All of the records below need to be copied exactly.

_ _ _ _ _

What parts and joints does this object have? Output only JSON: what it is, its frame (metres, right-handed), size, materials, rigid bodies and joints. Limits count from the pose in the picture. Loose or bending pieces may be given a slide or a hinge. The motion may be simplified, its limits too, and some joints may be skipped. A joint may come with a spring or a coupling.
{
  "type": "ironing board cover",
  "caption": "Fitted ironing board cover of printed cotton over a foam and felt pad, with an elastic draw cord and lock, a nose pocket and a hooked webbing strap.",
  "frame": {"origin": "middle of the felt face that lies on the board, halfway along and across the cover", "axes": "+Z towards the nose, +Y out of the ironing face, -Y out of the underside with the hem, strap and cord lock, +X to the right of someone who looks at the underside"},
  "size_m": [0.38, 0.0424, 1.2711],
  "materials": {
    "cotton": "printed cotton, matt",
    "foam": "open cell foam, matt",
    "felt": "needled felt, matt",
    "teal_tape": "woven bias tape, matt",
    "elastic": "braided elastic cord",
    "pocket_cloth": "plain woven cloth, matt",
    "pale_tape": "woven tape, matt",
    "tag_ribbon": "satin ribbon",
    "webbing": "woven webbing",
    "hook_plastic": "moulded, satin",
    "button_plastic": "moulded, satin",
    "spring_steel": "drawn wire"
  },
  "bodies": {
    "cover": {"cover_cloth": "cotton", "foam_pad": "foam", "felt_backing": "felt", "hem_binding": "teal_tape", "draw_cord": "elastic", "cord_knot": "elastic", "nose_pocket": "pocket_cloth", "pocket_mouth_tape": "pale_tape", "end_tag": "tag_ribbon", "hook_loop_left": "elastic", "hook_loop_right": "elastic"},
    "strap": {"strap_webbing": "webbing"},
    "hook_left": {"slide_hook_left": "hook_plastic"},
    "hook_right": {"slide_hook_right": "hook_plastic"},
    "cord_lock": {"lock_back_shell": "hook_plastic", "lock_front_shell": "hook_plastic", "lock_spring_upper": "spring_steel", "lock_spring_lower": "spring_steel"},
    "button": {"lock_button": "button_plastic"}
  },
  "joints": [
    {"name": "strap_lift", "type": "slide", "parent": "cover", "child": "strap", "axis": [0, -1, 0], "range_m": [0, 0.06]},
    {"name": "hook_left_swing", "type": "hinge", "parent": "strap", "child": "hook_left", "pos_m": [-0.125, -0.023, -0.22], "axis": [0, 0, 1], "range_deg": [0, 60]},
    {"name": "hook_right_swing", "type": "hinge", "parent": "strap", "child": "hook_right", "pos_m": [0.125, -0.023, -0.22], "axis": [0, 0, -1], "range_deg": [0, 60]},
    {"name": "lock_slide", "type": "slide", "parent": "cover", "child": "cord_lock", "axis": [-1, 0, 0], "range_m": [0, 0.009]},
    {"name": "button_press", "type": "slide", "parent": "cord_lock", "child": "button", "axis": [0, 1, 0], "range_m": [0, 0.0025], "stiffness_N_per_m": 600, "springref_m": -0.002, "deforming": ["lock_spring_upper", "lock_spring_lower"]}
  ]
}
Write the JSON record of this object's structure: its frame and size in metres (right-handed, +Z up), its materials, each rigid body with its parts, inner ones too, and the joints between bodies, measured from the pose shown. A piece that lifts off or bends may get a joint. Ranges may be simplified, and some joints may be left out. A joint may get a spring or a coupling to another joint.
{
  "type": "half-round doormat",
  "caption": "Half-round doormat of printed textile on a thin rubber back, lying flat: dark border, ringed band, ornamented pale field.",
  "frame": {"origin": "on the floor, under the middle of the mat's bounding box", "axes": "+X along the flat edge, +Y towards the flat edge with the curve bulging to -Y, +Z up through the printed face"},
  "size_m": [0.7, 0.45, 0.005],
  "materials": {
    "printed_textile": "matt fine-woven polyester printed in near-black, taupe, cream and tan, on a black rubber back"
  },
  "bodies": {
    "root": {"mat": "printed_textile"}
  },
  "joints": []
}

_ _ _ _ _

■ Answer in full
What parts and joints does this object have? Output only JSON: what it is, its frame (metres, right-handed), size, materials, rigid bodies and joints. Limits count from the pose in the picture. Loose or bending pieces may be given a slide or a hinge. The motion may be simplified, its limits too, and some joints may be skipped. A joint may come with a spring or a coupling.
{
  "type": "ironing board cover",
  "caption": "Fitted ironing board cover of printed cotton over a foam and felt pad, with an elastic draw cord and lock, a nose pocket and a hooked webbing strap.",
  "frame": {"origin": "middle of the felt face that lies on the board, halfway along and across the cover", "axes": "+Z towards the nose, +Y out of the ironing face, -Y out of the underside with the hem, strap and cord lock, +X to the right of someone who looks at the underside"},
  "size_m": [0.38, 0.0424, 1.2711],
  "materials": {
    "cotton": "printed cotton, matt",
    "foam": "open cell foam, matt",
    "felt": "needled felt, matt",
    "teal_tape": "woven bias tape, matt",
    "elastic": "braided elastic cord",
    "pocket_cloth": "plain woven cloth, matt",
    "pale_tape": "woven tape, matt",
    "tag_ribbon": "satin ribbon",
    "webbing": "woven webbing",
    "hook_plastic": "moulded, satin",
    "button_plastic": "moulded, satin",
    "spring_steel": "drawn wire"
  },
  "bodies": {
    "cover": {"cover_cloth": "cotton", "foam_pad": "foam", "felt_backing": "felt", "hem_binding": "teal_tape", "draw_cord": "elastic", "cord_knot": "elastic", "nose_pocket": "pocket_cloth", "pocket_mouth_tape": "pale_tape", "end_tag": "tag_ribbon", "hook_loop_left": "elastic", "hook_loop_right": "elastic"},
    "strap": {"strap_webbing": "webbing"},
    "hook_left": {"slide_hook_left": "hook_plastic"},
    "hook_right": {"slide_hook_right": "hook_plastic"},
    "cord_lock": {"lock_back_shell": "hook_plastic", "lock_front_shell": "hook_plastic", "lock_spring_upper": "spring_steel", "lock_spring_lower": "spring_steel"},
    "button": {"lock_button": "button_plastic"}
  },
  "joints": [
    {"name": "strap_lift", "type": "slide", "parent": "cover", "child": "strap", "axis": [0, -1, 0], "range_m": [0, 0.06]},
    {"name": "hook_left_swing", "type": "hinge", "parent": "strap", "child": "hook_left", "pos_m": [-0.125, -0.023, -0.22], "axis": [0, 0, 1], "range_deg": [0, 60]},
    {"name": "hook_right_swing", "type": "hinge", "parent": "strap", "child": "hook_right", "pos_m": [0.125, -0.023, -0.22], "axis": [0, 0, -1], "range_deg": [0, 60]},
    {"name": "lock_slide", "type": "slide", "parent": "cover", "child": "cord_lock", "axis": [-1, 0, 0], "range_m": [0, 0.009]},
    {"name": "button_press", "type": "slide", "parent": "cord_lock", "child": "button", "axis": [0, 1, 0], "range_m": [0, 0.0025], "stiffness_N_per_m": 600, "springref_m": -0.002, "deforming": ["lock_spring_upper", "lock_spring_lower"]}
  ]
}
Write the JSON record of this object's structure: its frame and size in metres (right-handed, +Z up), its materials, each rigid body with its parts, inner ones too, and the joints between bodies, measured from the pose shown. A piece that lifts off or bends may get a joint. Ranges may be simplified, and some joints may be left out. A joint may get a spring or a coupling to another joint.
{
  "type": "half-round doormat",
  "caption": "Half-round doormat of printed textile on a thin rubber back, lying flat: dark border, ringed band, ornamented pale field.",
  "frame": {"origin": "on the floor, under the middle of the mat's bounding box", "axes": "+X along the flat edge, +Y towards the flat edge with the curve bulging to -Y, +Z up through the printed face"},
  "size_m": [0.7, 0.45, 0.005],
  "materials": {
    "printed_textile": "matt fine-woven polyester printed in near-black, taupe, cream and tan, on a black rubber back"
  },
  "bodies": {
    "root": {"mat": "printed_textile"}
  },
  "joints": []
}